## [Dataset content]
begin
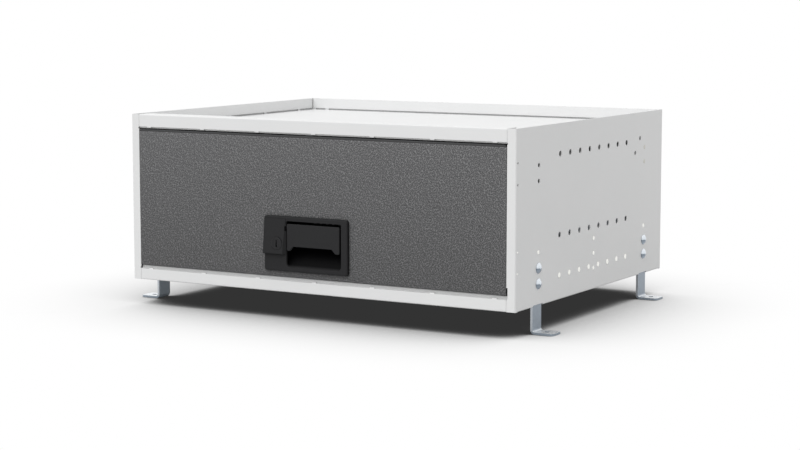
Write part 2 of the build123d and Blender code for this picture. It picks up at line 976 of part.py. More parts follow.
def tub_walls():
    # The outer form of the tub less its inside.
    low = body_low + tub_low
    top = body_low + tub_top
    outer = slab((-tub_half, tub_half), (tub_front, tub_back), tub_corner, "z", low, top)
    outer = fillet(outer.faces().sort_by(Axis.Z)[0].edges(), tub_floor_round)
    inside_x = tub_half - tub_wall
    ys = (tub_front + tub_wall, tub_back - tub_wall)
    inside = slab((-inside_x, inside_x), ys, tub_corner - tub_wall, "z", low + tub_wall, top + overrun)
    inside = fillet(inside.faces().sort_by(Axis.Z)[0].edges(), tub_floor_round - tub_wall)
    return outer, inside


def tub_rim():
    # The turned-over rim of the tub.
    top = body_low + tub_top
    half = tub_half + rim_out
    rear = tub_back + rim_out - sheet
    points = [(-half, tub_front), (half, tub_front), (half, rear), (-half, rear)]
    radii = [rim_front_corner, rim_front_corner, tub_corner, tub_corner]
    band = prism(points, radii, "z", top - rim_drop - rim_thick, top)
    inside = [
        (-half + rim_thick, tub_front + rim_thick),
        (half - rim_thick, tub_front + rim_thick),
        (half - rim_thick, rear - rim_thick),
        (-half + rim_thick, rear - rim_thick),
    ]
    inner_radii = [sheet, sheet, tub_corner - rim_thick, tub_corner - rim_thick]
    return cut(band, [prism(inside, inner_radii, "z", top - 2 * rim_drop, top - rim_thick)])


def drawer_tub():
    # The moulded tub with its rim, divider slots and screw holes.
    outer, inside = tub_walls()
    body = cut(joined([outer, tub_rim()]), [inside])
    low = body_low + tub_low + tub_wall - lay_gap
    top = body_low + tub_top - divider_clear
    ribs = []
    for place in spread(divider_slots, divider_pitch):
        middle = (tub_front + tub_back) / 2 + place
        for edge in (-1, 1):
            start = middle + edge * (divider_gap + divider_rib) / 2 - divider_rib / 2
            for side in (-1, 1):
                one = side * (tub_half - tub_wall / 2)
                two = side * (tub_half - tub_wall - divider_rib_depth)
                xs = (min(one, two), max(one, two))
                ribs.append(block(xs, (start, start + divider_rib), (low + tub_floor_round, top)))
    body = joined([body] + ribs)
    tools = []
    through = (tub_front - overrun, tub_front + tub_wall + overrun)
    for x, z in tub_screw_places():
        tools.append(rod(tub_screw_hole, "y", x, z, *through))
    for place in inner_screw_places():
        for side in (-1, 1):
            reach = (side * (tub_half - 2 * tub_wall), side * (tub_half + overrun))
            tools.append(rod(slide_screw_hole, "x", place, slide_middle, min(reach), max(reach)))
    return cut(body, tools)


def tub_screws():
    # Screws from inside the tub into the bosses of the drawer front.
    parts = []
    face = tub_front + tub_wall
    tip = face + tub_screw_head_height
    for x, z in tub_screw_places():
        head = button(tub_screw_head, tub_screw_round, "y", x, z, face, tip)
        shank = rod(tub_screw_radius, "y", x, z, tub_front - tub_screw_reach, tip - tub_screw_round)
        parts.append(joined([head, shank]))
    return group(parts)


# Drawer front

def fascia_shell():
    # The moulded front: a plate with rounded edges and an inset frame behind it, open at the back.
    half = stile_edge - fascia_side_gap
    low = body_low + fascia_low
    top = body_low + fascia_top
    corners = [(-half, low), (half, low), (half, top), (-half, top)]
    rounds = [fascia_side_round, fascia_side_round, fascia_corner, fascia_corner]
    plate = prism(corners, rounds, "y", front, front + fascia_plate)
    plate = fillet(plate.faces().sort_by(Axis.Y)[0].edges(), fascia_edge_round)
    rear = front + fascia_plate
    outline = [(front, low), (rear, low), (rear, top), (front, top)]
    plate = plate & prism(outline, [0, 0, 0, fascia_top_round], "x", -half, half)
    frame_z = (body_low + frame_low, body_low + frame_top)
    frame = block((-tub_half, tub_half), (front + fascia_wall, tub_front), frame_z)
    hollow = block(
        (-tub_half + fascia_wall, tub_half - fascia_wall),
        (front + fascia_wall, tub_front + overrun),
        (frame_z[0] + fascia_wall, frame_z[1] - fascia_wall),
    )
    return cut(joined([plate, frame]), [hollow])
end
## [Stated goal]
Write out every line of the material again, exactly as it reads.

## [Written solution]
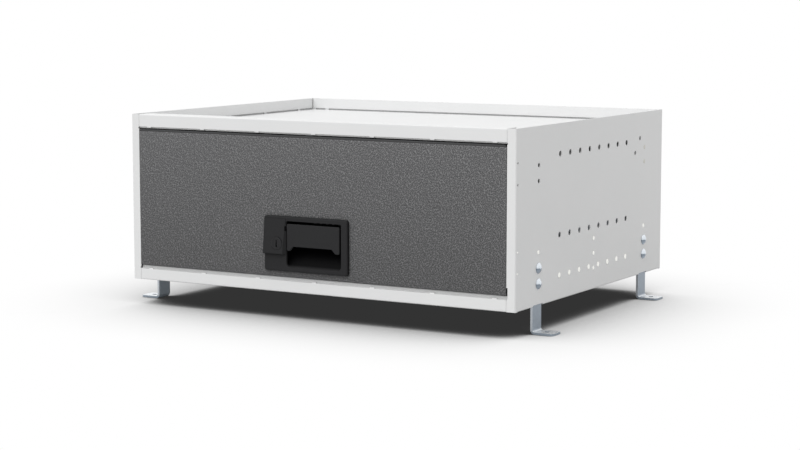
Write part 2 of the build123d and Blender code for this picture. It picks up at line 976 of part.py. More parts follow.
def tub_walls():
    # The outer form of the tub less its inside.
    low = body_low + tub_low
    top = body_low + tub_top
    outer = slab((-tub_half, tub_half), (tub_front, tub_back), tub_corner, "z", low, top)
    outer = fillet(outer.faces().sort_by(Axis.Z)[0].edges(), tub_floor_round)
    inside_x = tub_half - tub_wall
    ys = (tub_front + tub_wall, tub_back - tub_wall)
    inside = slab((-inside_x, inside_x), ys, tub_corner - tub_wall, "z", low + tub_wall, top + overrun)
    inside = fillet(inside.faces().sort_by(Axis.Z)[0].edges(), tub_floor_round - tub_wall)
    return outer, inside


def tub_rim():
    # The turned-over rim of the tub.
    top = body_low + tub_top
    half = tub_half + rim_out
    rear = tub_back + rim_out - sheet
    points = [(-half, tub_front), (half, tub_front), (half, rear), (-half, rear)]
    radii = [rim_front_corner, rim_front_corner, tub_corner, tub_corner]
    band = prism(points, radii, "z", top - rim_drop - rim_thick, top)
    inside = [
        (-half + rim_thick, tub_front + rim_thick),
        (half - rim_thick, tub_front + rim_thick),
        (half - rim_thick, rear - rim_thick),
        (-half + rim_thick, rear - rim_thick),
    ]
    inner_radii = [sheet, sheet, tub_corner - rim_thick, tub_corner - rim_thick]
    return cut(band, [prism(inside, inner_radii, "z", top - 2 * rim_drop, top - rim_thick)])


def drawer_tub():
    # The moulded tub with its rim, divider slots and screw holes.
    outer, inside = tub_walls()
    body = cut(joined([outer, tub_rim()]), [inside])
    low = body_low + tub_low + tub_wall - lay_gap
    top = body_low + tub_top - divider_clear
    ribs = []
    for place in spread(divider_slots, divider_pitch):
        middle = (tub_front + tub_back) / 2 + place
        for edge in (-1, 1):
            start = middle + edge * (divider_gap + divider_rib) / 2 - divider_rib / 2
            for side in (-1, 1):
                one = side * (tub_half - tub_wall / 2)
                two = side * (tub_half - tub_wall - divider_rib_depth)
                xs = (min(one, two), max(one, two))
                ribs.append(block(xs, (start, start + divider_rib), (low + tub_floor_round, top)))
    body = joined([body] + ribs)
    tools = []
    through = (tub_front - overrun, tub_front + tub_wall + overrun)
    for x, z in tub_screw_places():
        tools.append(rod(tub_screw_hole, "y", x, z, *through))
    for place in inner_screw_places():
        for side in (-1, 1):
            reach = (side * (tub_half - 2 * tub_wall), side * (tub_half + overrun))
            tools.append(rod(slide_screw_hole, "x", place, slide_middle, min(reach), max(reach)))
    return cut(body, tools)


def tub_screws():
    # Screws from inside the tub into the bosses of the drawer front.
    parts = []
    face = tub_front + tub_wall
    tip = face + tub_screw_head_height
    for x, z in tub_screw_places():
        head = button(tub_screw_head, tub_screw_round, "y", x, z, face, tip)
        shank = rod(tub_screw_radius, "y", x, z, tub_front - tub_screw_reach, tip - tub_screw_round)
        parts.append(joined([head, shank]))
    return group(parts)


# Drawer front

def fascia_shell():
    # The moulded front: a plate with rounded edges and an inset frame behind it, open at the back.
    half = stile_edge - fascia_side_gap
    low = body_low + fascia_low
    top = body_low + fascia_top
    corners = [(-half, low), (half, low), (half, top), (-half, top)]
    rounds = [fascia_side_round, fascia_side_round, fascia_corner, fascia_corner]
    plate = prism(corners, rounds, "y", front, front + fascia_plate)
    plate = fillet(plate.faces().sort_by(Axis.Y)[0].edges(), fascia_edge_round)
    rear = front + fascia_plate
    outline = [(front, low), (rear, low), (rear, top), (front, top)]
    plate = plate & prism(outline, [0, 0, 0, fascia_top_round], "x", -half, half)
    frame_z = (body_low + frame_low, body_low + frame_top)
    frame = block((-tub_half, tub_half), (front + fascia_wall, tub_front), frame_z)
    hollow = block(
        (-tub_half + fascia_wall, tub_half - fascia_wall),
        (front + fascia_wall, tub_front + overrun),
        (frame_z[0] + fascia_wall, frame_z[1] - fascia_wall),
    )
    return cut(joined([plate, frame]), [hollow])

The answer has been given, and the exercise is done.